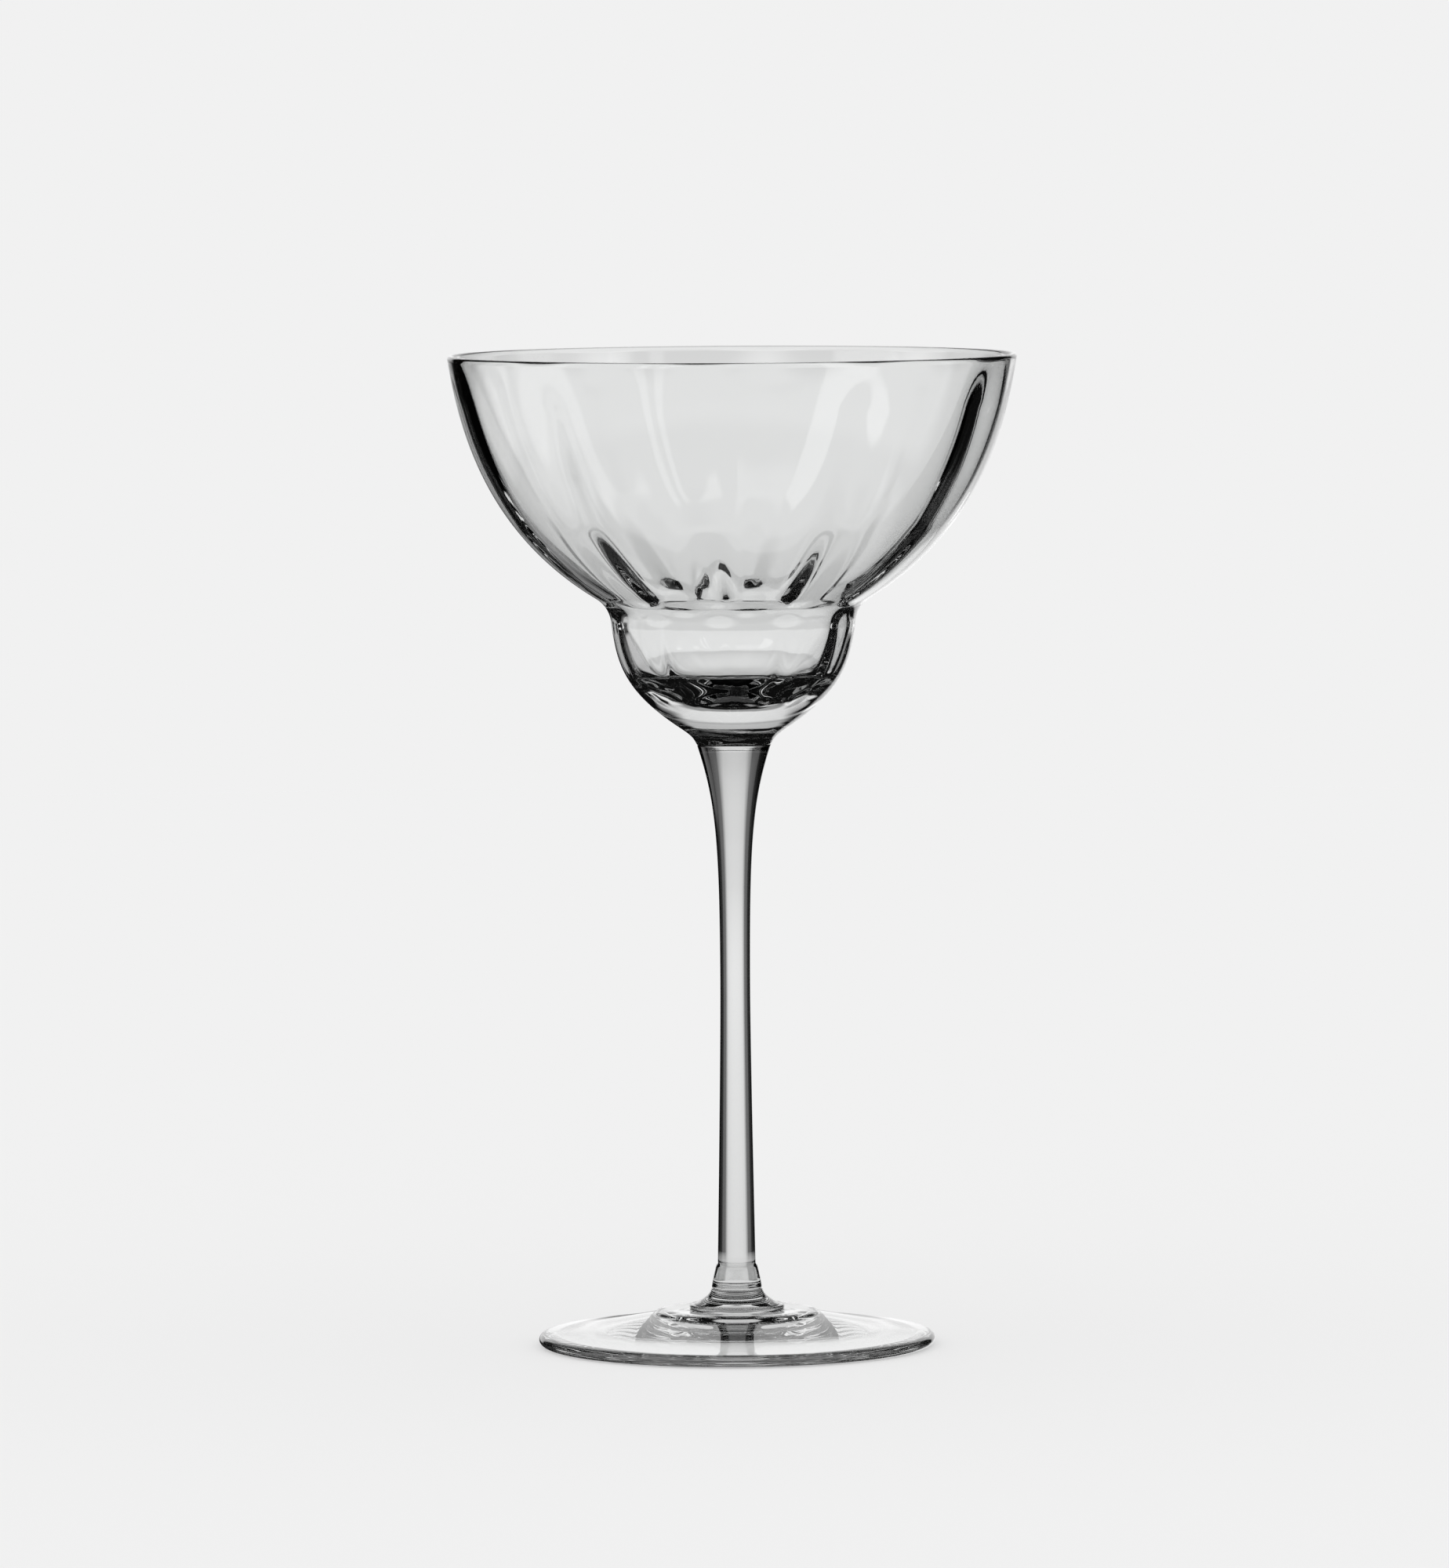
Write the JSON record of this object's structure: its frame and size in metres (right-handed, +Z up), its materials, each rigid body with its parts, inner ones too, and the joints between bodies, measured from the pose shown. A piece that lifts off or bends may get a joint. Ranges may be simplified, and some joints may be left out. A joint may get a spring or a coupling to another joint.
{
  "type": "stepped cocktail glass",
  "caption": "Clear stem glass with a wide upper bowl stepped into a small lower cup, soft optic lobes inside, a slender drawn stem, a bell collar and a round disc foot.",
  "frame": {"origin": "centre of the plane that the foot stands on", "axes": "+Z up along the stem towards the rim, +X to the right and +Y away from the viewer of the front"},
  "size_m": [0.1146, 0.1144, 0.2],
  "materials": {
    "clear_glass": "clear polished glass, fire-polished rim"
  },
  "bodies": {
    "root": {"bowl": "clear_glass", "stem": "clear_glass", "foot_collar": "clear_glass", "foot": "clear_glass"}
  },
  "joints": []
}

★ ★ ★ ★ ★

EXERCISE DIRECTIONS = Extract the data exactly as given.

TASK SOLUTION =
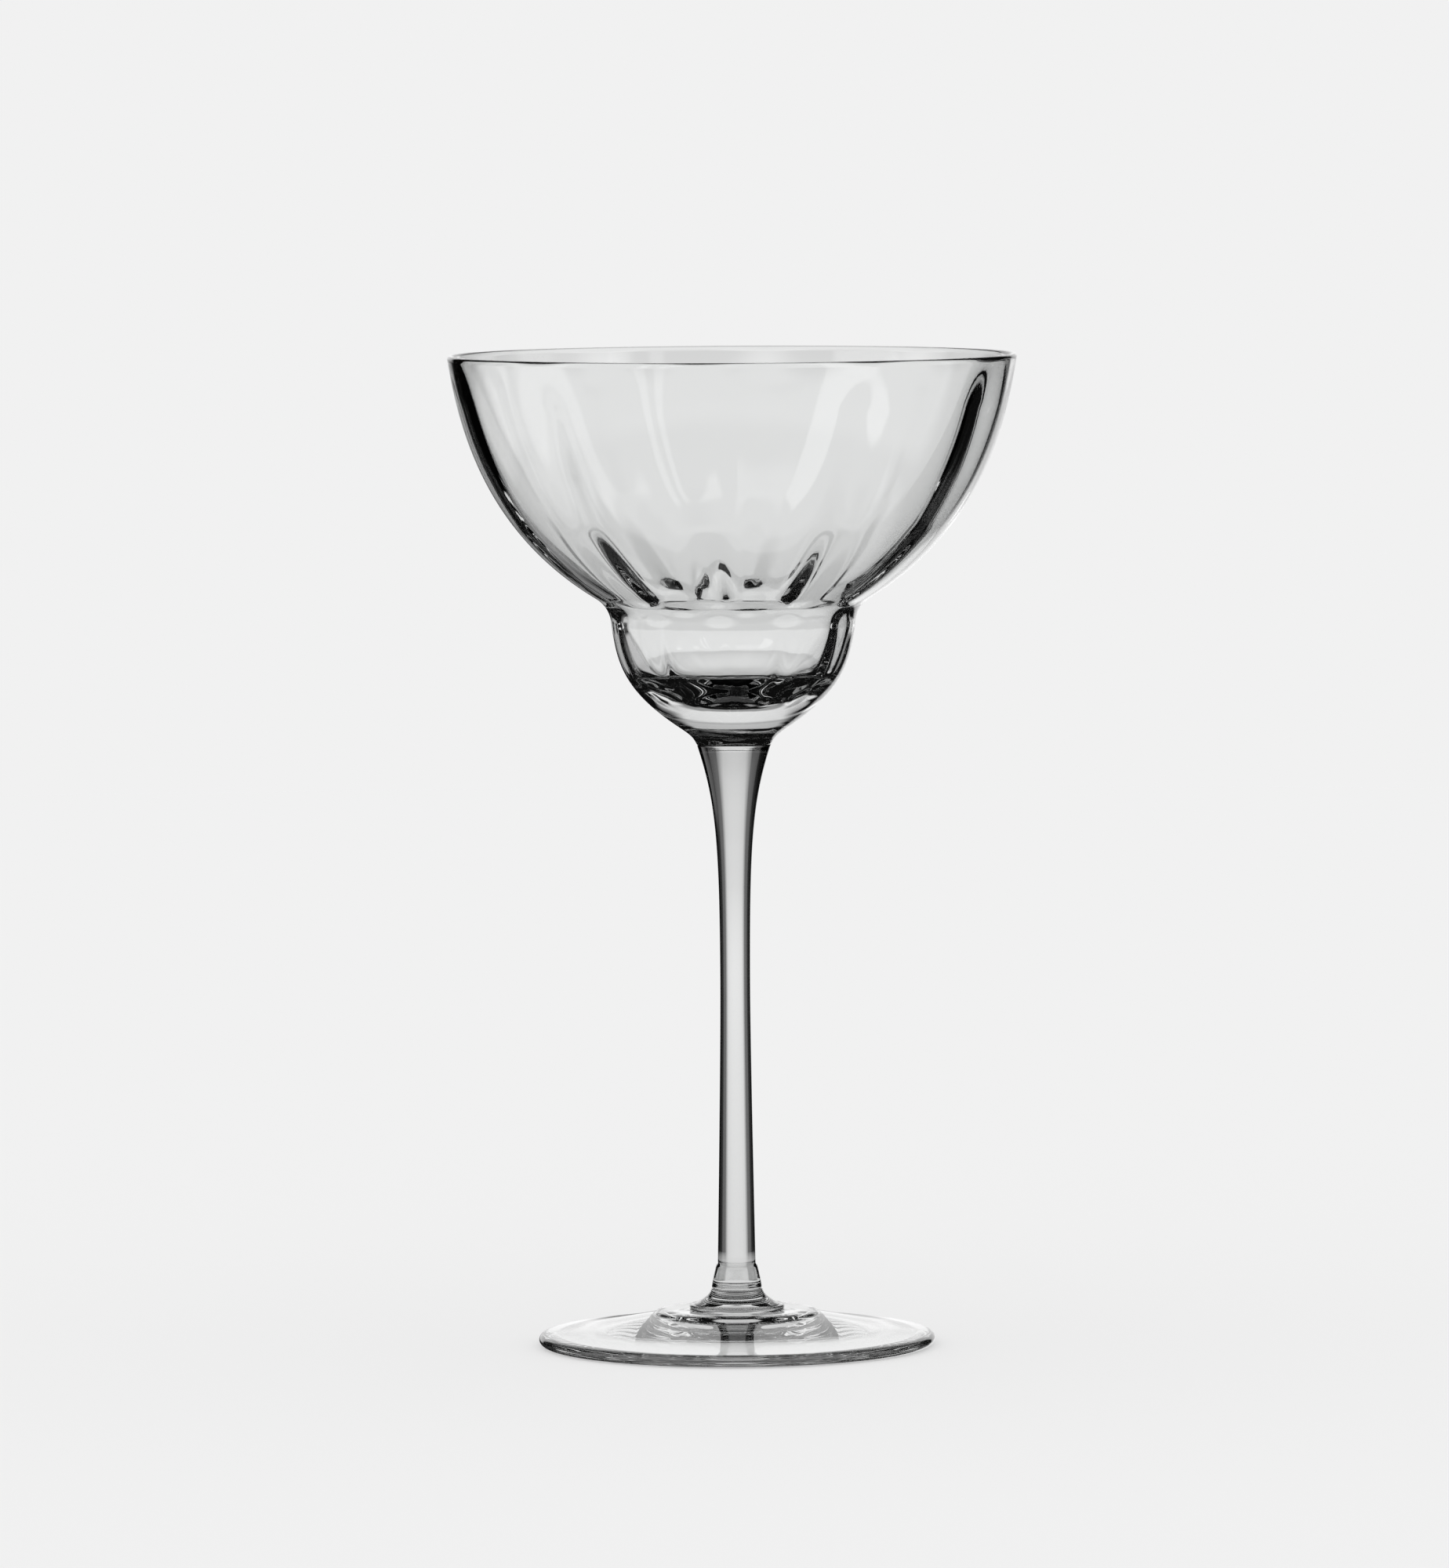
Write the JSON record of this object's structure: its frame and size in metres (right-handed, +Z up), its materials, each rigid body with its parts, inner ones too, and the joints between bodies, measured from the pose shown. A piece that lifts off or bends may get a joint. Ranges may be simplified, and some joints may be left out. A joint may get a spring or a coupling to another joint.
{
  "type": "stepped cocktail glass",
  "caption": "Clear stem glass with a wide upper bowl stepped into a small lower cup, soft optic lobes inside, a slender drawn stem, a bell collar and a round disc foot.",
  "frame": {"origin": "centre of the plane that the foot stands on", "axes": "+Z up along the stem towards the rim, +X to the right and +Y away from the viewer of the front"},
  "size_m": [0.1146, 0.1144, 0.2],
  "materials": {
    "clear_glass": "clear polished glass, fire-polished rim"
  },
  "bodies": {
    "root": {"bowl": "clear_glass", "stem": "clear_glass", "foot_collar": "clear_glass", "foot": "clear_glass"}
  },
  "joints": []
}